Проблема вовлечения детей в попрошайничество, воровство, наркоторговлю обсуждается политиками и общественниками не первый год. К примеру, если в вагон метро заходит женщина с грудным ребёнком и начинает просить милостыню, нет никакой возможности даже проверить, её ли это ребёнок, не говоря уже о том, чтобы привлечь органы опеки или проверить состояние ребёнка.
В Уголовном кодексе есть ст. 151 «Вовлечение несовершеннолетнего в совершение антиобщественных действий» (включая бродяжничество и попрошайничество). Но для того чтобы привлечь по ней, кто-то должен написать заявление в полицию, чтобы началась проверка. Наказание по статье — обязательные работы до 480 часов, исправительные работы до двух лет или лишение свободы на срок до четырёх лет.
Будущее Бахтияра
Будущее Бахтияра, мальчика с трёх вокзалов, в любом случае нерадужное. Программы реабилитации для самых разных детей есть в Москве, но за пределами столицы их почти нет.
«В России нет никаких специальных программ даже для детей — жертв насилия. А ведь предполагается, что именно из-за этого дети попадают в детские дома. Полноценной, качественной реабилитации нет даже для детей — жертв сексуального насилия», — отмечает Елена Альшанская.
В самом лучшем случае (хотя не факт, что он ещё возможен) Департамент соцзащиты в Одинцовском районе возьмёт эту семью фактически на реабилитацию в ручном режиме: с матерью и мальчиком будет работать психолог, женщине найдут работу, параллельно будет развиваться уголовное дело о краже, за которую изначально задержали мать. Как показывает практика, главное условие для реабилитации — огромное желание и сильная воля матери.
Второй вариант следующий: мать Бахтияра второй раз не является на следственные действия и её объявляют в розыск. Или же органы опеки обращаются в суд и требуют ограничить женщину в родительских правах. В этом случае Бахтияра ждёт временная семья или детдом. К сожалению, лишь единицы приёмных семей умеют работать с детьми, побывавшими на таком социальном дне и уже втянутыми в преступную деятельность.
Наконец, если мать Бахтияра получает реальный срок лишения свободы или если после ограничения в родительских правах она не исправится, мальчика ждёт детдом. Шансов на усыновление у такого трудного ребёнка немного. Бахтияр в итоге может попасть в систему психоневрологических интернатов, откуда выбраться и получить социальную реабилитацию у него практически нет шанса. Шанс появляется, если на Бахтияра обратит внимание приёмная семья, умеющая работать именно с такими трудными детьми и готовая положить свою жизнь на то, чтобы у мальчика появился шанс.

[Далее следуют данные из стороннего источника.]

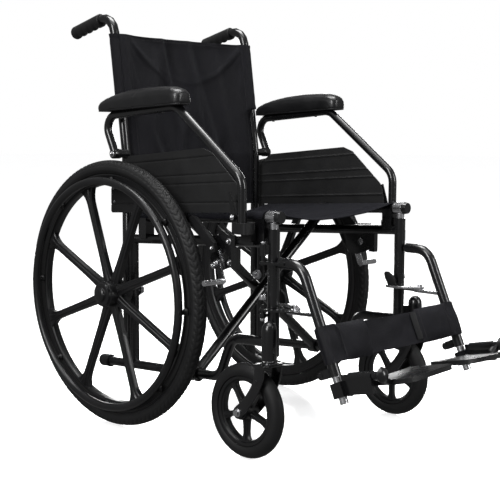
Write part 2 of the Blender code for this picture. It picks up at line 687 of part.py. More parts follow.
def hanger():
    pipe = tube(rounded([
        (LEG_X, -0.4650, 0.4100), (LEG_X, -0.5218, 0.4100), tuple(on_leg(0.2000)),
    ], 0.046, 5), HANGER_R, 14)
    eye = circle(0.0072, 8, HINGE_PIN, math.pi, -math.pi, closed=False)
    strap = eye + [(0.2452, -0.4680), (0.2300, -0.4860), (0.2080, -0.4860), (0.2060, -0.4620), (0.2308, -0.4600)]
    upper = level_plate(strap, 0.4075, 0.4125)
    long_strap = eye + [(0.2452, -0.4680), (0.2290, -0.4900), (0.2220, -0.5560), (0.2100, -0.5560),
                        (0.2060, -0.4620), (0.2308, -0.4600)]
    lower = level_plate(long_strap, 0.3120, 0.3160)
    boss = leg_piece(rectangle(LEG_X - 0.0070, -0.0300, LEG_X + 0.0070, -0.0090), 0.0230, 0.0410)
    knob_at = on_leg(CLAMP_Z) - LEG_DOWN * 0.0320
    knob = cylinder(knob_at - LEG_FRONT * 0.0280, knob_at - LEG_FRONT * 0.0400, 0.0085, 12)
    pins = [cylinder((*HINGE_PIN, 0.4065), (*HINGE_PIN, 0.4135), 0.0035 + CLEAR, 12),
            cylinder((*HINGE_PIN, 0.3110), (*HINGE_PIN, 0.3170), 0.0035 + CLEAR, 12)]
    bore = cylinder(on_leg(0.1900), on_leg(0.3450), LEG_TUBE_R + CLEAR, 14)
    return cut(joined(pipe, upper, lower, boss, knob), bore, *pins)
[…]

Есть и последний вариант: оставить всё как есть. В таком случае вне зависимости от того, что будет с его матерью, мальчик продолжит расти на улице и получать образование на трёх вокзалах. Тогда с огромной долей вероятности через двадцать лет однажды он встанет в ту же очередь за горячей едой. Везя на тележке свои пожитки, переступая ногами в обмотках и подставляя лицо под хлопья мокрого снега.